I really enjoy the morning stretch. Whether just sitting and reading something or getting to the Down Dog Yoga app and doing about 10 to 15 minutes of Yin or Restorative Yoga. There's nothing I really seek to accomplish with it. I don't want to address some problems or work my way through some intentions for the day. Honestly, I don't have intentions most days. There's not a word I seek out during the morning that will frame my day. It is more that I feel better after doing it, during doing it, and the rest of the day. I think Yoga for old people is very helpful especially in the mornings when the body does not want to loosen up. I started with Yoga about 1.5 years ago with no real goal in mind. I just wanted to feel better and see if it was for me. The first months I alternatively loved it and hated it. I felt I could not reach my toes much less some exalted state where my absorbed mind bent consciousness and delivered me to something beyond the stretch. I then found out Yoga for me is not about any of that. There is no exalted state, desired outcome, or goal to be reached. It helps with this to have no goals, no end play, no outcome to reach. I have logged the time doing yoga to apple health now and again. I turn it off because there is nothing I want to track with it.
The morning stretch doing yoga is just that. A morning stretch. I find myself waking up, feeling alive, finding the slow moving breath that frames the slow, slow stretches. Yin is about silence and slowness. Reaching a point and then going a little further. Never to hurt myself but to offer a bit more.
I know with Yoga I reached something when my friend H told me last year I was looking good and others in Hanoi told me I had lost weight and asked how I was doing it. I had never associated Yoga with any of it so I was surprised.

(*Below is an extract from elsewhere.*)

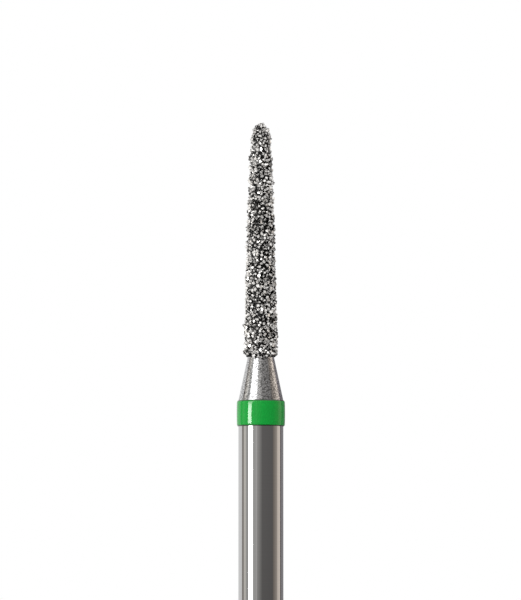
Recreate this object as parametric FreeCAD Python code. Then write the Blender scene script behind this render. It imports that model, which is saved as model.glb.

The second morning stretch is always meditation. I think what I do just helps the feelings of what I term "okay-ness". I don't do anything in particular like chant or listen to music but I do use an app called Calm because primarily of one person that does daily guided sessions I enjoy. I also like the soundscapes of the ocean, the forest, and other things I can reach into. Mostly though there is nothing I reach to or want away from. Meditation is not that way. Not finding or escaping to me. It is simply being. Then being okay with it all.
The last stretch which may start in the morning but often goes on some of the day is walking. I don't walk with purpose or swing my arms or chant or count steps any longer. It is like my body knows what it wants with walking and it knows when I achieve it. Feelings of euphoria often come now like the stretch reaches a new level for me just with one foot in front of the other. This stretch does not require a map or distance or time but it once did. Now it is the act of doing it. The being in it. Not the planning or mapping or charting.
When it all comes together
I feel sometimes it does. But there is nothing I attempt or want from it all blending into one thing. It is not a greater good for the old retired guy. It is more like not searching but finding. Not seeking but seeing. Then when it does come together, each thing feels like it contributes to just the act and art of being.
Walking, yoga, and meditation. Wonderful moments to find nothing, seek nothing, want nothing. Just to be. Perhaps be nothing or find my way through experiences, thoughts, feelings, ups and downs. Never all good or all bad. Life is never one or the other. All three seem to blend all together and give me something back. I'm not sure what but I like it all. I just finished 15 minutes of the most wonderful and luxurious Yin Yoga session.
Soon the walk commences to nowhere in particular. Another no plan plan realized. Perhaps off to San Francisco on the train today. No stretching allowed. Just enjoy the being of it all on a cool, beautiful morning in California.